-- Dataset excerpts start --
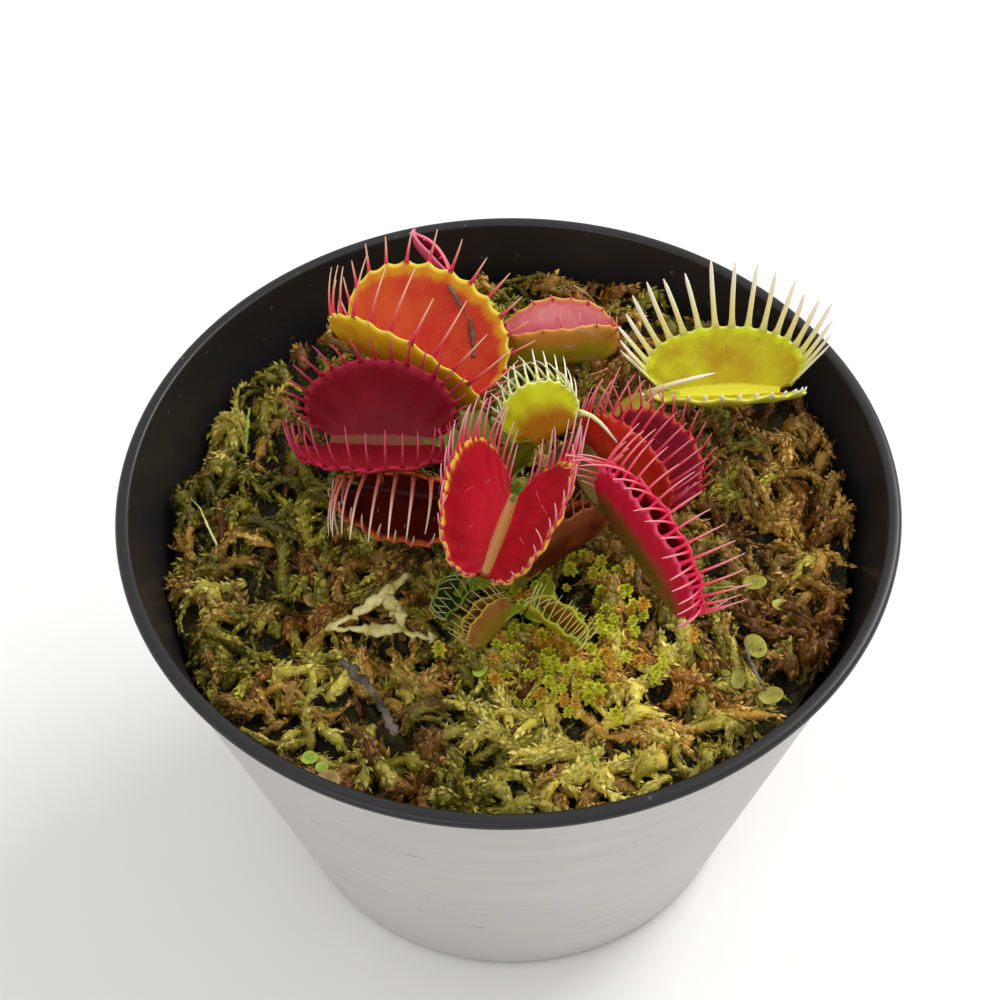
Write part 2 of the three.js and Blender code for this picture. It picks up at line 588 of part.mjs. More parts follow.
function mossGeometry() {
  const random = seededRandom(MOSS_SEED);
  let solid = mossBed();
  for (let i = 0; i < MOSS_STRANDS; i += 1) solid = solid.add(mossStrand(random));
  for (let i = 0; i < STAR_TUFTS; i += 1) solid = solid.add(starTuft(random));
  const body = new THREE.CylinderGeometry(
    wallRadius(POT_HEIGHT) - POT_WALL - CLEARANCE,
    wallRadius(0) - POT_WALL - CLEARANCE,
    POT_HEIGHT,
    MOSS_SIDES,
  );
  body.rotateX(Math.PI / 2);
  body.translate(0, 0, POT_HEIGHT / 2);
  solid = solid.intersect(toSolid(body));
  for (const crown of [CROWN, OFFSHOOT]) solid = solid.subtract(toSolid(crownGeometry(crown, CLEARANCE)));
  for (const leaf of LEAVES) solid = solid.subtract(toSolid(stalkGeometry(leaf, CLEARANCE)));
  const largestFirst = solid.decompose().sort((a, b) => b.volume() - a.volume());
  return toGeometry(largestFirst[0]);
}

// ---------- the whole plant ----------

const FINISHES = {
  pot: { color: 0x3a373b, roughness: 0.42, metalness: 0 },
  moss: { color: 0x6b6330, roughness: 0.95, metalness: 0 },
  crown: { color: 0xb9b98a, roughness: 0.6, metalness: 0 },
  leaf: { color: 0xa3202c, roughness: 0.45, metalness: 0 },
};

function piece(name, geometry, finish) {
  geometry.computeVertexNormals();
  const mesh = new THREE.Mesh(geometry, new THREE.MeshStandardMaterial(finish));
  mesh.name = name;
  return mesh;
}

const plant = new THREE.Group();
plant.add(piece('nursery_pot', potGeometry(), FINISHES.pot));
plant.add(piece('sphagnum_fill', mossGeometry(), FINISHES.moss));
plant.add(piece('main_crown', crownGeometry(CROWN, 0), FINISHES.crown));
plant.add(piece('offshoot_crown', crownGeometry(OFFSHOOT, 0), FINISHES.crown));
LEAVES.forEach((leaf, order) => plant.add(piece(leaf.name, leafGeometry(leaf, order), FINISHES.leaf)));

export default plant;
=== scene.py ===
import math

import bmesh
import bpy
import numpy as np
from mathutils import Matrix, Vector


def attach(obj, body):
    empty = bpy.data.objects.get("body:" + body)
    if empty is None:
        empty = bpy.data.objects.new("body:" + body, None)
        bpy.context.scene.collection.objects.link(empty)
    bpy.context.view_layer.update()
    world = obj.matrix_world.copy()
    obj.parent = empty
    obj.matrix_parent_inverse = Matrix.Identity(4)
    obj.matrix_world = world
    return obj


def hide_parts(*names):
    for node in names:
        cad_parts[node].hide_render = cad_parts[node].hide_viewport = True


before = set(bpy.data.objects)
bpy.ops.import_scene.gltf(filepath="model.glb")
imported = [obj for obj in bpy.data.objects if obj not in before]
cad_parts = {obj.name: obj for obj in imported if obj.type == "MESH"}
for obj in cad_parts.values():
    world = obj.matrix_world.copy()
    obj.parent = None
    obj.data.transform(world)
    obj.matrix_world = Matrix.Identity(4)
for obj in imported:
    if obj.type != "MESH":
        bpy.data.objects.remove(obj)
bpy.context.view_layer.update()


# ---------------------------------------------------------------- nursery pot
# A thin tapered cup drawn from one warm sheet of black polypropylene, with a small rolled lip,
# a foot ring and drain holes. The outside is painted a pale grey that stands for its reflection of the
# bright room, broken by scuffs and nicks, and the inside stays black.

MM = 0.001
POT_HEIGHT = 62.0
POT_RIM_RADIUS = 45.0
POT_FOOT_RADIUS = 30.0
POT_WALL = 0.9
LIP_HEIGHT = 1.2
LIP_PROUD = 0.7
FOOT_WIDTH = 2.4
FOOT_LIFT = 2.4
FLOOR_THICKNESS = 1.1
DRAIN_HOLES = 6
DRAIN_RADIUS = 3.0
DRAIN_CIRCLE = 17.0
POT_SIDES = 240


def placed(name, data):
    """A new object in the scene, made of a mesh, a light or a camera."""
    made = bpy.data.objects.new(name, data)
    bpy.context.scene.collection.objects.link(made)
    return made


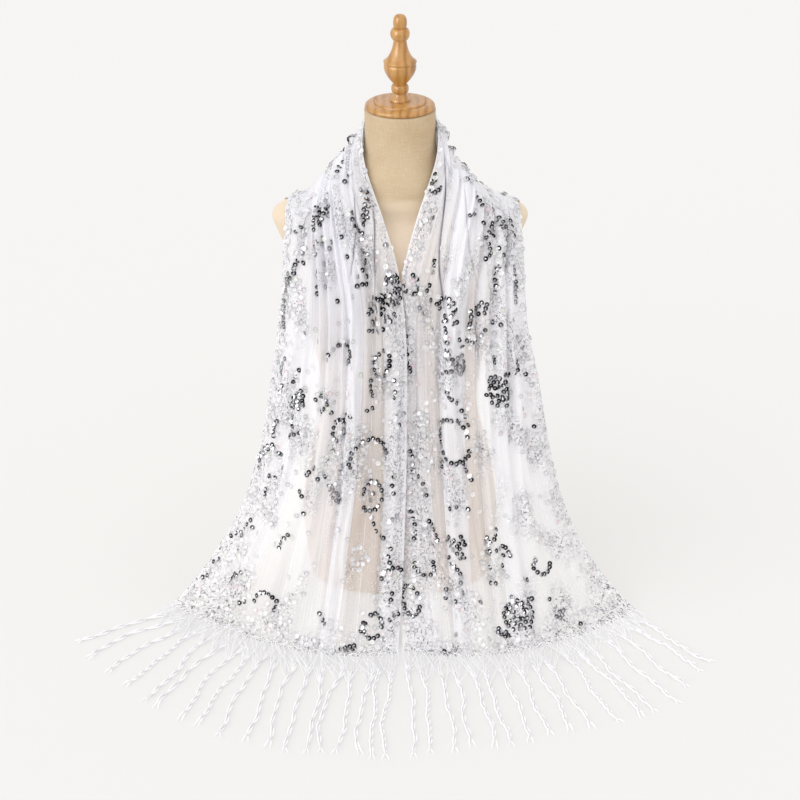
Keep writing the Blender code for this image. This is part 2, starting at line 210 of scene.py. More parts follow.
-- Dataset excerpts end --
**Instructions to follow**
Return verbatim the lines that run from the line containing "const plant = new THREE.Group();" through the line containing "bpy.context.scene.collection.objects.link(empty)", inclusive.

**Final result**
const plant = new THREE.Group();
plant.add(piece('nursery_pot', potGeometry(), FINISHES.pot));
plant.add(piece('sphagnum_fill', mossGeometry(), FINISHES.moss));
plant.add(piece('main_crown', crownGeometry(CROWN, 0), FINISHES.crown));
plant.add(piece('offshoot_crown', crownGeometry(OFFSHOOT, 0), FINISHES.crown));
LEAVES.forEach((leaf, order) => plant.add(piece(leaf.name, leafGeometry(leaf, order), FINISHES.leaf)));

export default plant;
=== scene.py ===
import math

import bmesh
import bpy
import numpy as np
from mathutils import Matrix, Vector


def attach(obj, body):
    empty = bpy.data.objects.get("body:" + body)
    if empty is None:
        empty = bpy.data.objects.new("body:" + body, None)
        bpy.context.scene.collection.objects.link(empty)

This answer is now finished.